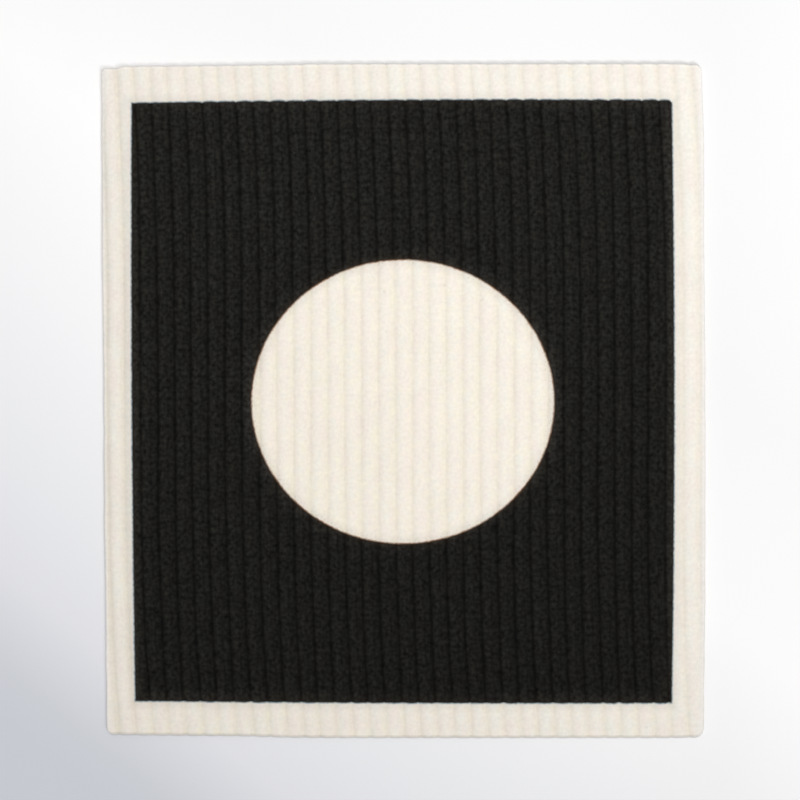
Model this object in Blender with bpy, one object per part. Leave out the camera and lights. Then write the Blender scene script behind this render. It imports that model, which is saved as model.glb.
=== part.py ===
"""Dish cloth: a ribbed sheet of cellulose sponge, printed with a black field round a plain disc.

Metres, +Z up. The cloth lies flat with its print up, its length and its ribs along Y. The origin is
at the centre of the cut outline, on the surface that the cloth lies on. It is made as the real one
is: a ribbed web is formed, printed on one face and cut to its outline by a die.
"""

import math

import bmesh
import bpy
from mathutils import Vector

# The cut sheet
CLOTH_WIDTH = 0.179  # across the ribs
CLOTH_LENGTH = 0.200  # along the ribs
CLOTH_THICKNESS = 0.0021  # dry, at the crest of a rib
RIM_ROUND = 0.00045  # how far the soft upper rim is rounded off
UNDER_RIM_ROUND = 0.00025

# How far each corner of the cut lies inside the full width and length
TOP_LEFT_DROP = 0.0011
BOTTOM_LEFT_DROP = 0.0009
BOTTOM_LEFT_DRAW = 0.0016
TOP_RIGHT_DRAW = 0.0010
BOTTOM_RIGHT_DRAW = 0.0004

# How far the middle of each side bows out from a straight line between its corners
LEFT_BOW = 0.00015
RIGHT_BOW = 0.00065
TOP_BOW = 0.0006
BOTTOM_BOW = 0.0005

# How far each corner is rounded by wear
TOP_LEFT_RADIUS = 0.0010
TOP_RIGHT_RADIUS = 0.0017
BOTTOM_RIGHT_RADIUS = 0.0027
BOTTOM_LEFT_RADIUS = 0.0022

# The ribs, which both faces share
RIB_PITCH = 0.00502
GROOVE_SHIFT = 0.00237  # from the centre line to the first groove on its right
GROOVE_DEPTH = 0.0006  # on the printed face
CROWN_FULLNESS = 2.5  # 2 makes a rib half round, more makes its crown broader
UNDER_GROOVE_DEPTH = 0.00035
UNDER_GROOVE_WIDTH = 0.0018  # the rest of each rib is a flat land

# How the ribs run out of true, reached at SWAY_REACH from the centre
SWAY_REACH = 0.089
RIB_SWAY = 0.0019  # to the left at the top and to the right at the bottom
RIB_DRAW_IN = 0.00046  # towards the centre line, at both ends
RIB_SPREAD = 0.00033  # away from the centre line at the top, and towards it at the bottom

# The print
LEFT_MARGIN = 0.0086
RIGHT_MARGIN = 0.0088
TOP_MARGIN = 0.0106
BOTTOM_MARGIN = 0.0102
DISC_WIDTH = 0.0899
DISC_LENGTH = 0.0843

# Fineness of the mesh
CROWN_STEPS = 6
SWAY_STEPS = 10
SIDE_STEPS = 8
CORNER_STEPS = 4
RIM_STEPS = 2
DISC_STEPS = 72

SHARP_ANGLE = math.radians(35)  # edges that turn more than this are shaded as creases

WEB_MARGIN = 0.004  # how far the web runs past the die, on every side
DIE_CLEARANCE = 0.00005  # between the flat of the die and the faces of the web
FACING_UP = 0.1  # the printed side's faces have normals that rise more than this


def clear_scene():
    for item in list(bpy.data.objects):
        bpy.data.objects.remove(item, do_unlink=True)


def material(name, colour, roughness):
    made = bpy.data.materials.new(name)
    made.use_nodes = True
    made.diffuse_color = (*colour, 1.0)
    shader = made.node_tree.nodes["Principled BSDF"]
    shader.inputs["Base Color"].default_value = (*colour, 1.0)
    shader.inputs["Roughness"].default_value = roughness
    shader.inputs["Metallic"].default_value = 0.0
    return made


def collection(name):
    made = bpy.data.collections.new(name)
    bpy.context.scene.collection.children.link(made)
    return made


def mesh_object(name, bm, home):
    mesh = bpy.data.meshes.new(name)
    bm.to_mesh(mesh)
    bm.free()
    mesh.shade_smooth()
    mesh.set_sharp_from_angle(angle=SHARP_ANGLE)
    made = bpy.data.objects.new(name, mesh)
    home.objects.link(made)
    return made


def outline_corners(left, right, top, bottom):
    """The corners of the cut, anticlockwise from the lower left, moved in by a margin on each side."""
    half_width, half_length = CLOTH_WIDTH / 2, CLOTH_LENGTH / 2
    return [
        Vector((BOTTOM_LEFT_DRAW + left - half_width, BOTTOM_LEFT_DROP + bottom - half_length)),
        Vector((half_width - BOTTOM_RIGHT_DRAW - right, bottom - half_length)),
        Vector((half_width - TOP_RIGHT_DRAW - right, half_length - top)),
        Vector((left - half_width, half_length - TOP_LEFT_DROP - top)),
    ]


def bowed_side(start, end, bow):
    """Points from start to end, on a shallow arc that bows out to the right of that line."""
    along = end - start
    outward = Vector((along.y, -along.x)).normalized()
    points = []
    for step in range(SIDE_STEPS + 1):
        share = step / SIDE_STEPS
        points.append(start + along * share + outward * bow * 4 * share * (1 - share))
    return points


def rounded_corner(before, corner, after, radius):
    """An arc of this radius in the corner between two straight sides."""
    back = (before - corner).normalized()
    on = (after - corner).normalized()
    half_angle = back.angle(on) / 2
    centre = corner + (back + on).normalized() * radius / math.sin(half_angle)
    start = corner + back * radius / math.tan(half_angle)
    turn = math.pi - 2 * half_angle
    spoke = start - centre
    points = []
    for step in range(CORNER_STEPS + 1):
        angle = turn * step / CORNER_STEPS
        cosine, sine = math.cos(angle), math.sin(angle)
        points.append(centre + Vector((
            spoke.x * cosine - spoke.y * sine,
            spoke.x * sine + spoke.y * cosine,
        )))
    return points


def bowed_outline(corners, radii=None):
    """A closed outline with bowed sides, and with the corners rounded where radii are given."""
    bows = (BOTTOM_BOW, RIGHT_BOW, TOP_BOW, LEFT_BOW)
    sides = [
        bowed_side(corner, corners[(index + 1) % 4], bows[index])
        for index, corner in enumerate(corners)
    ]
    outline = []
    for index, side in enumerate(sides):
        if not radii:
            outline += side[:-1]
            continue
        before = sides[index - 1][-2]
        outline += rounded_corner(before, corners[index], side[1], radii[index])
        outline += side[1:-1]
    return outline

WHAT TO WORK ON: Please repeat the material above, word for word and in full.

RIGHT ANSWER:
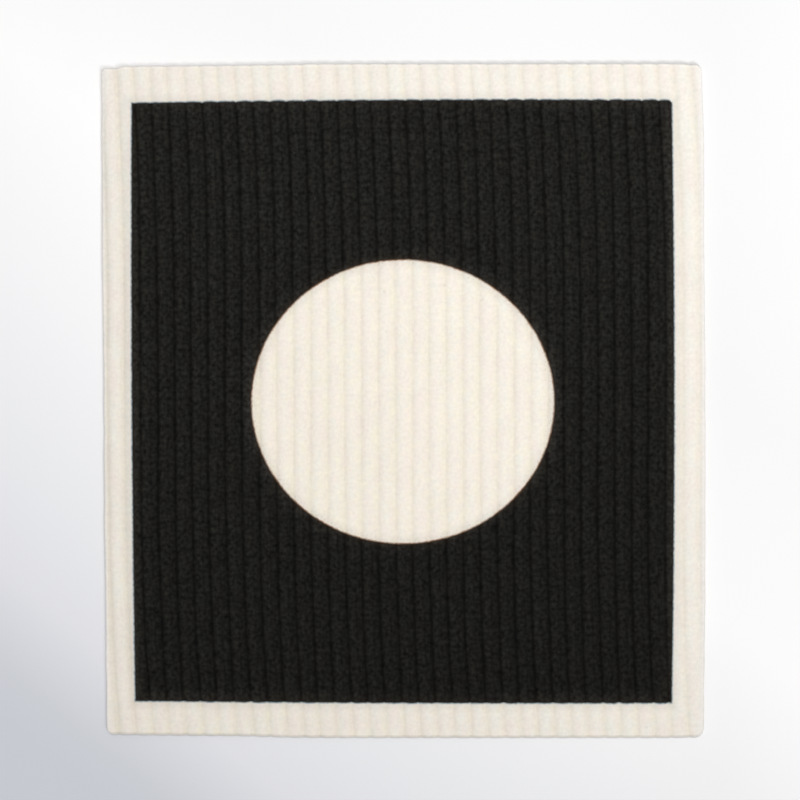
Model this object in Blender with bpy, one object per part. Leave out the camera and lights. Then write the Blender scene script behind this render. It imports that model, which is saved as model.glb.
=== part.py ===
"""Dish cloth: a ribbed sheet of cellulose sponge, printed with a black field round a plain disc.

Metres, +Z up. The cloth lies flat with its print up, its length and its ribs along Y. The origin is
at the centre of the cut outline, on the surface that the cloth lies on. It is made as the real one
is: a ribbed web is formed, printed on one face and cut to its outline by a die.
"""

import math

import bmesh
import bpy
from mathutils import Vector

# The cut sheet
CLOTH_WIDTH = 0.179  # across the ribs
CLOTH_LENGTH = 0.200  # along the ribs
CLOTH_THICKNESS = 0.0021  # dry, at the crest of a rib
RIM_ROUND = 0.00045  # how far the soft upper rim is rounded off
UNDER_RIM_ROUND = 0.00025

# How far each corner of the cut lies inside the full width and length
TOP_LEFT_DROP = 0.0011
BOTTOM_LEFT_DROP = 0.0009
BOTTOM_LEFT_DRAW = 0.0016
TOP_RIGHT_DRAW = 0.0010
BOTTOM_RIGHT_DRAW = 0.0004

# How far the middle of each side bows out from a straight line between its corners
LEFT_BOW = 0.00015
RIGHT_BOW = 0.00065
TOP_BOW = 0.0006
BOTTOM_BOW = 0.0005

# How far each corner is rounded by wear
TOP_LEFT_RADIUS = 0.0010
TOP_RIGHT_RADIUS = 0.0017
BOTTOM_RIGHT_RADIUS = 0.0027
BOTTOM_LEFT_RADIUS = 0.0022

# The ribs, which both faces share
RIB_PITCH = 0.00502
GROOVE_SHIFT = 0.00237  # from the centre line to the first groove on its right
GROOVE_DEPTH = 0.0006  # on the printed face
CROWN_FULLNESS = 2.5  # 2 makes a rib half round, more makes its crown broader
UNDER_GROOVE_DEPTH = 0.00035
UNDER_GROOVE_WIDTH = 0.0018  # the rest of each rib is a flat land

# How the ribs run out of true, reached at SWAY_REACH from the centre
SWAY_REACH = 0.089
RIB_SWAY = 0.0019  # to the left at the top and to the right at the bottom
RIB_DRAW_IN = 0.00046  # towards the centre line, at both ends
RIB_SPREAD = 0.00033  # away from the centre line at the top, and towards it at the bottom

# The print
LEFT_MARGIN = 0.0086
RIGHT_MARGIN = 0.0088
TOP_MARGIN = 0.0106
BOTTOM_MARGIN = 0.0102
DISC_WIDTH = 0.0899
DISC_LENGTH = 0.0843

# Fineness of the mesh
CROWN_STEPS = 6
SWAY_STEPS = 10
SIDE_STEPS = 8
CORNER_STEPS = 4
RIM_STEPS = 2
DISC_STEPS = 72

SHARP_ANGLE = math.radians(35)  # edges that turn more than this are shaded as creases

WEB_MARGIN = 0.004  # how far the web runs past the die, on every side
DIE_CLEARANCE = 0.00005  # between the flat of the die and the faces of the web
FACING_UP = 0.1  # the printed side's faces have normals that rise more than this


def clear_scene():
    for item in list(bpy.data.objects):
        bpy.data.objects.remove(item, do_unlink=True)


def material(name, colour, roughness):
    made = bpy.data.materials.new(name)
    made.use_nodes = True
    made.diffuse_color = (*colour, 1.0)
    shader = made.node_tree.nodes["Principled BSDF"]
    shader.inputs["Base Color"].default_value = (*colour, 1.0)
    shader.inputs["Roughness"].default_value = roughness
    shader.inputs["Metallic"].default_value = 0.0
    return made


def collection(name):
    made = bpy.data.collections.new(name)
    bpy.context.scene.collection.children.link(made)
    return made


def mesh_object(name, bm, home):
    mesh = bpy.data.meshes.new(name)
    bm.to_mesh(mesh)
    bm.free()
    mesh.shade_smooth()
    mesh.set_sharp_from_angle(angle=SHARP_ANGLE)
    made = bpy.data.objects.new(name, mesh)
    home.objects.link(made)
    return made


def outline_corners(left, right, top, bottom):
    """The corners of the cut, anticlockwise from the lower left, moved in by a margin on each side."""
    half_width, half_length = CLOTH_WIDTH / 2, CLOTH_LENGTH / 2
    return [
        Vector((BOTTOM_LEFT_DRAW + left - half_width, BOTTOM_LEFT_DROP + bottom - half_length)),
        Vector((half_width - BOTTOM_RIGHT_DRAW - right, bottom - half_length)),
        Vector((half_width - TOP_RIGHT_DRAW - right, half_length - top)),
        Vector((left - half_width, half_length - TOP_LEFT_DROP - top)),
    ]


def bowed_side(start, end, bow):
    """Points from start to end, on a shallow arc that bows out to the right of that line."""
    along = end - start
    outward = Vector((along.y, -along.x)).normalized()
    points = []
    for step in range(SIDE_STEPS + 1):
        share = step / SIDE_STEPS
        points.append(start + along * share + outward * bow * 4 * share * (1 - share))
    return points


def rounded_corner(before, corner, after, radius):
    """An arc of this radius in the corner between two straight sides."""
    back = (before - corner).normalized()
    on = (after - corner).normalized()
    half_angle = back.angle(on) / 2
    centre = corner + (back + on).normalized() * radius / math.sin(half_angle)
    start = corner + back * radius / math.tan(half_angle)
    turn = math.pi - 2 * half_angle
    spoke = start - centre
    points = []
    for step in range(CORNER_STEPS + 1):
        angle = turn * step / CORNER_STEPS
        cosine, sine = math.cos(angle), math.sin(angle)
        points.append(centre + Vector((
            spoke.x * cosine - spoke.y * sine,
            spoke.x * sine + spoke.y * cosine,
        )))
    return points


def bowed_outline(corners, radii=None):
    """A closed outline with bowed sides, and with the corners rounded where radii are given."""
    bows = (BOTTOM_BOW, RIGHT_BOW, TOP_BOW, LEFT_BOW)
    sides = [
        bowed_side(corner, corners[(index + 1) % 4], bows[index])
        for index, corner in enumerate(corners)
    ]
    outline = []
    for index, side in enumerate(sides):
        if not radii:
            outline += side[:-1]
            continue
        before = sides[index - 1][-2]
        outline += rounded_corner(before, corners[index], side[1], radii[index])
        outline += side[1:-1]
    return outline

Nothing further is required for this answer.